Downes is known as a leading proponent of connectivism, a theory describing how people know and learn using network processes. Hence he has also published in the areas of logic and reasoning, 21st century skills, and critical literacies. Downes is also recognized as a leading voice in the open education movement, having developed early work in learning objects to a world-leading advocacy of open educational resources and free learning. Downes is widely recognized for his deep, passionate and articulate exposition of a range of insights melding theories of education and philosophy, new media and computer technology. He has published hundreds of articles online and in print and has presented around the world to academic conferences in dozens of countries on five continents.
Title: How Open Education Can Change The World
Abstract:
In the two decades that internet access has grown around the world it has acted in many ways as a force that develops and empowers communities and societies. Digital technology has transformed society, created entire industries, informed minds young and old, and given each of us an opportunity to connect with others in our communities or across oceans. One key strand of this digital renaissance has been open education. It began as email lists and Usenet groups, grew through blogs and personal websites, and thrived in the age of social networks, online classrooms, and massive open online courses. Still, challenges remain. The education system as a whole has been slow to adopt open online learning. Prospective students still face tuition barriers and subscription barriers. Developers of open educational resources are required to be sustainable and at the same time maintain consistently high quality. To help overcome these challenges proponents of open education need to demonstrate clearly the advantages it offers to society. They need to show how it offers opportunity where there previously was none, how it addresses not only learning needs but also addresses challenges in recruitment and retention in both government and industry, and how it addresses the social need for an educated population to support the ideals of free and democratic governance.
Dr. Sidi Omar
Sidi M. Omar is a diplomat and researcher from Western Sahara. He has been a member of the diplomatic corps of the Frente POLISARIO and the Sahrawi Republic (SADR) since 1996 with diplomatic postings and missions in Africa, Asia and Europe and at the African Union and the United Nations. He has a European Doctorate in Peace and Conflict Studies from Universitat Jaume I of Castellón in Spain where he lectures as a visiting professor at the International Master in Peace, Conflict and Development Studies of the same university.
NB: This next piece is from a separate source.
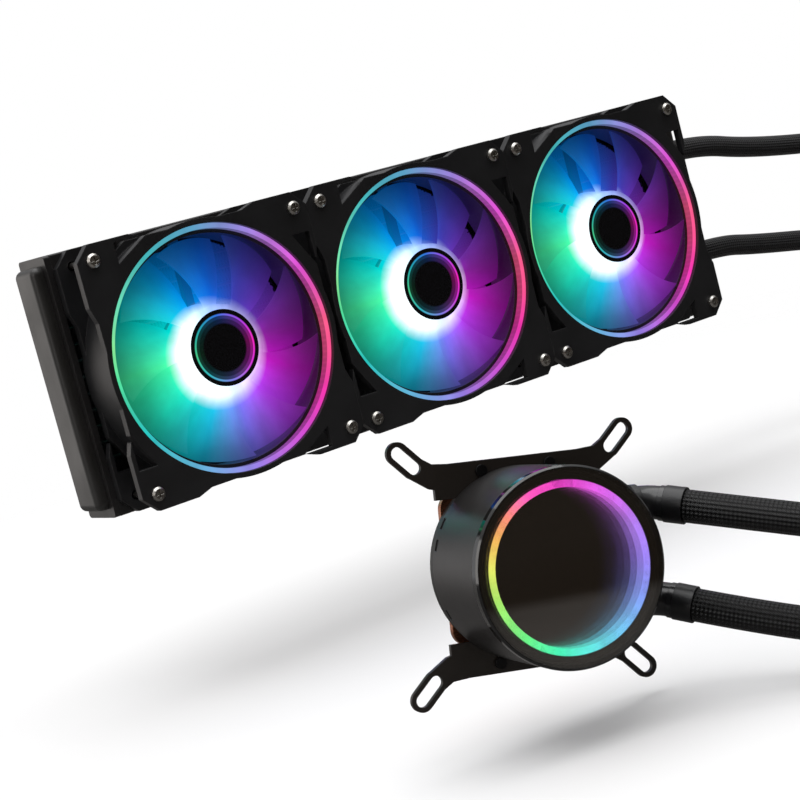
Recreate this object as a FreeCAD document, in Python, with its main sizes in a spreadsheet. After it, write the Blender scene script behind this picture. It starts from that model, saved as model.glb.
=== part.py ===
import FreeCAD, Part
import math
import os

import Sketcher

# An all in one liquid cooler for a processor: a 360 mm radiator with three ring-lit 120 mm fans, two
# sleeved hoses and a round pump head with an infinity mirror.
# Frame: +X along the radiator towards its ports, -Y out of the fans' faces, +Z up along its short side.
# The origin is the centre of the middle fan's screw pattern on the radiator's rear face. Millimetres.

SIZES = [
    ("row_angle", 90.0, "turns the face-up frame of the radiator and fans to face -Y, degrees"),
    ("fan_side", 120.0, "outside of a fan frame"),
    ("fan_depth", 25.0, "thickness of a fan frame"),
    ("hole_pitch", 105.0, "screw pattern of a 120 mm fan"),
    ("hole_r", 2.2, "fan screw hole"),
    ("flange_t", 4.0, "corner plate of a fan frame"),
    ("corner_cut", 7.0, "chamfer at a corner plate's tip"),
    ("plate_run", 27.0, "length of a corner plate along the frame's side"),
    ("side_sink", 2.4, "how far the frame's side falls back between its corner plates"),
    ("barrel_r", 59.0, "outside of the fan's barrel"),
    ("duct_r", 52.4, "fan duct"),
    ("ring_outer_r", 56.5, "outside of the lit ring"),
    ("ring_inner_r", 54.1, "inside of the lit ring"),
    ("ring_depth", 4.0, "depth of the lit ring"),
    ("seat_gap", 0.1, "clearance round the lit ring and the stators"),
    ("ring_set_back", 2.0, "front of the lit ring behind the corner plates"),
    ("motor_r", 21.0, "motor mount disc"),
    ("motor_t", 2.5, "motor mount disc thickness"),
    ("strut_w", 4.0, "strut between motor mount and barrel"),
    ("strut_t", 3.5, "strut depth"),
    ("tube_r", 4.6, "bearing tube outside"),
    ("bearing_r", 3.4, "fan bearing outside"),
    ("bearing_gap", 0.05, "clearance of a bearing in its tube"),
    ("bearing_top", 15.0, "front end of the fan bearing above the frame's rear"),
    ("shaft_r", 1.5, "fan shaft"),
    ("shaft_fit", 0.04, "radial running clearance of a fan shaft"),
    ("hub_front_r", 19.6, "fan hub at its front"),
    ("hub_rear_r", 21.6, "fan hub at its rear"),
    ("hub_front", 22.4, "front face of the fan hub above the frame's rear"),
    ("hub_rear", 5.0, "rear edge of the fan hub above the frame's rear"),
    ("hub_wall", 1.6, "wall of the fan hub"),
    ("cap_r", 17.4, "mirror cap on the fan hub"),
    ("cap_t", 1.0, "thickness of the mirror cap and the hub ring"),
    ("blade_count", 9, "fan blades"),
    ("blade_tip_r", 51.2, "tip circle of the fan blades"),
    ("blade_t", 1.5, "blade thickness"),
    ("blade_bow", 1.2, "camber of a blade"),
    ("blade_rear", 5.4, "trailing edge of a blade above the frame's rear"),
    ("blade_front", 19.6, "leading edge of a blade above the frame's rear"),
    ("blade_sweep_root", 38.0, "angle that a blade covers at the hub, degrees"),
    ("blade_sweep_tip", 42.0, "angle that a blade covers at its tip, degrees"),
    ("blade_lean", 14.0, "angle by which a blade's tip leads its root, degrees"),
    ("stator_r", 15.5, "fan motor stator"),
    ("stator_t", 7.0, "fan motor stator length"),
    ("stator_poles", 4, "fan motor poles"),
    ("screw_head_r", 3.2, "fan screw head"),
    ("screw_head_t", 2.3, "fan screw head height"),
    ("screw_r", 1.4, "fan screw shank"),
    ("screw_core_r", 1.2, "core of a fan screw's thread"),
    ("screw_reach", 4.0, "how far a fan screw goes into the radiator"),
    ("rad_depth", 27.0, "radiator thickness"),
    ("rad_side", 120.0, "radiator width"),
    ("fan_count", 3, "fans side by side"),
    ("tank_len", 16.0, "end tank with the ports, along the radiator"),
    ("return_len", 5.8, "return tank along the radiator"),
    ("return_set_back", 3.0, "return tank behind the header plate's faces"),
    ("return_drop", 4.0, "return tank short of the header plate's ends"),
    ("tank_wall", 1.6, "end tank wall"),
    ("tank_round", 3.5, "end tank edge radius"),
    ("header_t", 3.0, "header plate thickness"),
    ("header_lip", 0.8, "header plate standing proud of its tank"),
    ("rail_t", 1.2, "side rail sheet"),
    ("rail_flange", 11.5, "side rail flange carrying the screw holes"),
    ("rail_hole_r", 1.5, "threaded hole in a side rail's rear, M3"),
    ("thread_gap", 0.05, "clearance round a fan screw's thread in a side rail"),
    ("tube_count", 12, "flat water tubes"),
    ("tube_t", 1.8, "flat water tube thickness"),
    ("tube_depth", 18.0, "flat water tube depth"),
    ("tube_wall", 0.4, "flat water tube wall"),
    ("core_half", 49.6, "half height of the stack of tubes and fins"),
    ("fin_t", 0.3, "fin strip sheet"),
    ("fin_pleats", 24, "pleats drawn in each fin strip"),
    ("fin_crest", 2.0, "flat on a fin's crest"),
    ("port_z", 29.0, "height of a hose port above and below the radiator's middle"),
    ("hose_r", 5.8, "hose with its braided sleeve"),
    ("hose_bore_r", 3.6, "hose bore over a barb"),
    ("barb_r", 3.2, "barb stem"),
    ("barb_ridge_r", 3.5, "barb ridge"),
    ("barb_bore_r", 2.3, "way through a barb"),
    ("barb_len", 12.0, "barb inside the hose"),
    ("barb_ridges", 3, "ridges on a barb"),
    ("collar_r", 6.2, "collar that the hose stops against"),
    ("collar_t", 2.0, "collar thickness"),
    ("plug_z", 44.5, "height of the fill plug"),
    ("plug_r", 5.2, "fill plug"),
    ("plug_proud", 10.0, "fill plug standing out of the tank"),
    ("plug_stub_r", 3.7, "fill plug in the tank's wall"),
    ("plug_dome", 2.34, "rounding of the fill plug's cap"),
    ("pump_x", -151.9, "middle of the pump bracket's plane"),
    ("pump_y", -274.2, "middle of the pump bracket's plane"),
    ("pump_z", -86.7, "middle of the pump bracket's plane"),
    ("pump_yaw", -15.3, "pump head turned about the vertical, degrees"),
    ("pump_pitch", 10.4, "pump head tilted sideways, degrees"),
    ("pump_roll", -3.1, "pump head leaning back, degrees"),
    ("pump_r", 34.1, "pump housing and bezel"),
    ("pump_wall", 2.2, "pump housing wall"),
    ("pump_front", 41.8, "front of the pump's bezel above the bracket plane"),
    ("bezel_t", 3.6, "bezel height"),
    ("bezel_edge", 0.7, "bright chamfer of the bezel"),
    ("bezel_in_r", 33.2, "seat of the mirror glass in the bezel"),
    ("bezel_lip_r", 32.2, "clear opening of the bezel behind the glass"),
    ("glass_t", 1.4, "front mirror glass"),
    ("light_outer_r", 29.6, "pump ring light outside"),
    ("light_inner_r", 26.7, "pump ring light inside"),
    ("light_t", 5.0, "pump ring light height"),
    ("board_t", 1.6, "circuit board"),
    ("board_r", 31.2, "pump light board"),
    ("mirror_t", 1.0, "rear mirror"),
    ("ledge_r", 28.5, "clear opening of the ledge under the light board"),
    ("ledge_t", 1.5, "ledge under the light board"),
    ("notch_w", 4.0, "notch in the housing's rear edge"),
    ("notch_h", 3.2, "height of a rear notch"),
    ("notch_deep", 1.2, "depth of a rear notch"),
    ("port_gap", 0.1, "clearance round an elbow in the housing"),
    ("duct_x", 12.0, "where a water duct turns down into the impeller chamber"),
    ("duct_tube_r", 4.5, "water duct outside"),
    ("duct_end_x", 27.0, "where a water duct meets its elbow"),
    ("deck_r", 33.0, "pump deck under the housing"),
    ("deck_rear", -5.0, "rear of the pump deck"),
    ("deck_gap", 0.3, "gap between the deck's middle and the bracket bars"),
    ("lug_rim", 1.4, "material round a bracket screw in the deck"),
    ("screw_floor", 0.8, "material behind a bracket screw's hole"),
    ("housing_rear", 1.1, "rear edge of the pump housing"),
    ("plate_side", 54.0, "copper cold plate"),
    ("plate_t", 3.0, "cold plate thickness"),
    ("plate_round", 6.0, "cold plate corner"),
    ("plate_edge", 0.4, "chamfer round the cold plate's face"),
    ("microfin_count", 24, "fins on the cold plate"),
    ("microfin_side", 28.0, "finned field of the cold plate"),
    ("microfin_h", 2.2, "cold plate fin height"),
    ("jet_t", 1.0, "jet plate over the fins"),
    ("well_r", 22.0, "impeller chamber"),
    ("well_wall", 2.0, "wall round the impeller chamber"),
    ("chamber_top", 6.5, "front of the impeller chamber"),
    ("impeller_r", 12.0, "impeller"),
    ("impeller_rear", 0.0, "rear of the impeller"),
    ("impeller_disc", 1.4, "impeller disc"),
    ("vane_h", 3.4, "impeller vane height"),
    ("vane_count", 6, "impeller vanes"),
    ("magnet_r", 7.2, "impeller magnet"),
    ("magnet_h", 11.0, "impeller magnet height"),
    ("can_r", 8.4, "outside of the can over the magnet"),
    ("can_wall", 0.8, "can wall"),
    ("can_gap", 1.4, "between the magnet and the can's end"),
    ("lid_t", 1.4, "lid of the impeller chamber"),
    ("pin_r", 1.0, "ceramic pin that the impeller turns on"),
    ("pin_fit", 0.05, "radial running clearance on the ceramic pin"),
    ("coil_r", 15.4, "pump stator outside"),
    ("coil_h", 7.0, "pump stator height"),
    ("coil_poles", 6, "pump stator poles"),
    ("elbow_z", 18.0, "height of the ports on the pump"),
    ("elbow_y", 16.8, "ports above and below the pump's middle"),
    ("elbow_neck_x", 37.0, "end of the straight neck of an elbow"),
    ("elbow_r", 5.9, "elbow tube"),
    ("elbow_turn_r", 11.0, "bend of an elbow"),
    ("elbow_bend", 45.0, "turn of an elbow, degrees"),
    ("elbow_swivel_top", -15.0, "upper elbow turned about its neck, degrees"),
    ("elbow_swivel_low", -20.0, "lower elbow turned about its neck, degrees"),
    ("lead_top", 52.0, "straight lead of the upper hose from its elbow"),
    ("lead_low", 42.0, "straight lead of the lower hose from its elbow"),
    ("lead_port", 24.0, "straight lead of a hose into the radiator's port"),
    ("cuff_r", 6.5, "cuff over a hose's end"),
    ("cuff_len", 7.0, "cuff length"),
    ("cuff_gap", 0.1, "clearance between cuff and hose"),
    ("slot_half", 39.8, "bracket slot from the middle, each way"),
    ("slot_len", 12.5, "bracket slot length"),
    ("slot_w", 4.7, "bracket slot width"),
    ("slot_rim", 1.7, "metal round a bracket slot"),
    ("bracket_t", 2.0, "bracket sheet"),
    ("bar_out", 37.2, "outer edge of a bracket bar from the middle"),
    ("bar_in", 25.0, "inner edge of a bracket bar from the middle"),
    ("bar_half", 30.5, "half length of a bracket bar's straight"),
    ("bracket_screw_x", 12.9, "bracket screws either side"),
    ("bracket_screw_y", 33.6, "bracket screws from the middle"),
    ("bracket_screw_r", 1.3, "bracket screw shank"),
    ("bracket_head_r", 2.1, "bracket screw head"),
    ("bracket_head_t", 1.2, "bracket screw head height"),
]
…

His areas of research include peace, conflict and development studies, post-colonial and cultural studies, Western Sahara and North African and Middle Eastern politics, and he has several publications on these topics in English and Spanish.
Title: Peace education as a tool for social transformation by peaceful means
Abstract:
We live in a world in which violence, in all its forms, seems to permeate almost all spheres of human activity including politics, economy, culture, art, religion, science and even education. To deal with the consequences of these pervasive cultures of violence, it is essential that innovative educational approaches be incorporated into current education systems bearing in mind the role of education as a primary and effective tool for instruction, socialisation and potential social transformation. In this context, the paper will introduce and discuss peace education as an alternative educational approach guided by a critical, transformative and peace-oriented pedagogy whose aim is to equip learners and instructors reciprocally with the necessary competences to address and transform their conflicts and social realities by peaceful means.